Balanced CO/OH Intermediates for Efficient and CO-Resilient Electrocatalytic Methanol Oxidation via Pt Supported on La-Doped α-MoC

The electrocatalytic methanol oxidation reaction (MOR) over Pt-based catalysts is critical for renewable energy applications. However, its performance is often hampered by CO poisoning and the inefficient utilization of active sites. Regulating the kinetic balance of the CO and OH intermediates through microenvironmental control has emerged as an effective strategy to mitigate these limitations.
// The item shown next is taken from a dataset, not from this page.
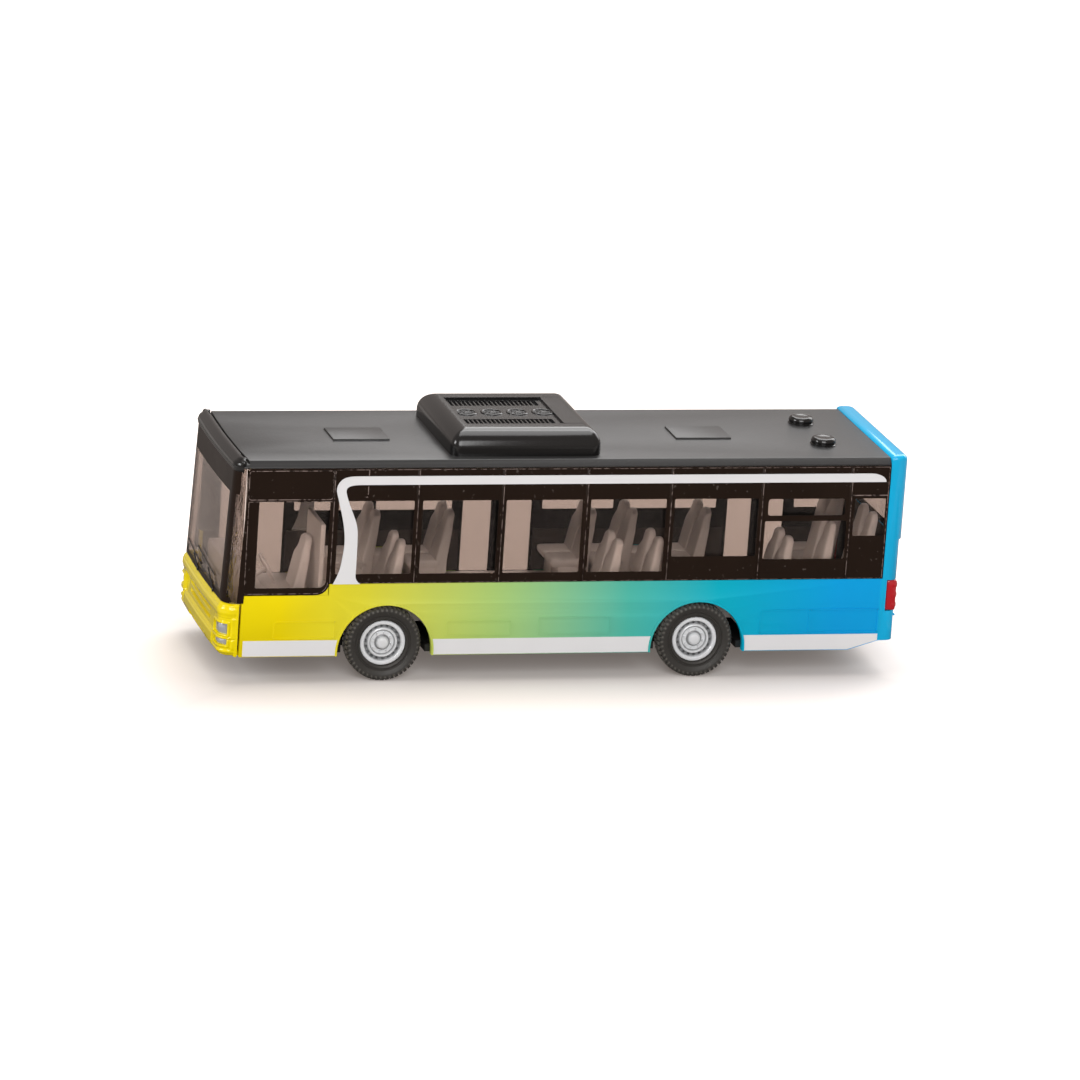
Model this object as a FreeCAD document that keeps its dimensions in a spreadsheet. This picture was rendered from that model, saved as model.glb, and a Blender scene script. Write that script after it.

Here, we present a Pt catalyst supported on lanthanum-doped molybdenum carbide (La-MoC), which leverages the exceptional water-dissociation capability of α-MoC to supply abundant OH species, while precisely controlling the surface coverage through La doping and Pt loading. This dual microenvironmental modulation establishes an optimal ratio between CO on Pt and OH on MoC, thereby accelerating CO oxidation and maximizing reaction kinetics. The resulting Pt/La-MoC catalyst exhibits a remarkable mass activity of 8.58 A mg_Pt^–1 (3.6× higher than commercial Pt/C), excellent stability (92% activity retention after 120 h in 0.1 M KOH and 80% activity retention after 30 h in 1 M KOH), and a low CO oxidation onset potential (∼0.2 V vs RHE). In situ spectroscopic and electrochemical studies confirm that the synchronized cycling of CO and OH intermediates promotes rapid CO removal and active-site regeneration. This work provides a rational design concept centered on intermediate balance, offering new insights into the dynamics of surface reactions in electrocatalysis.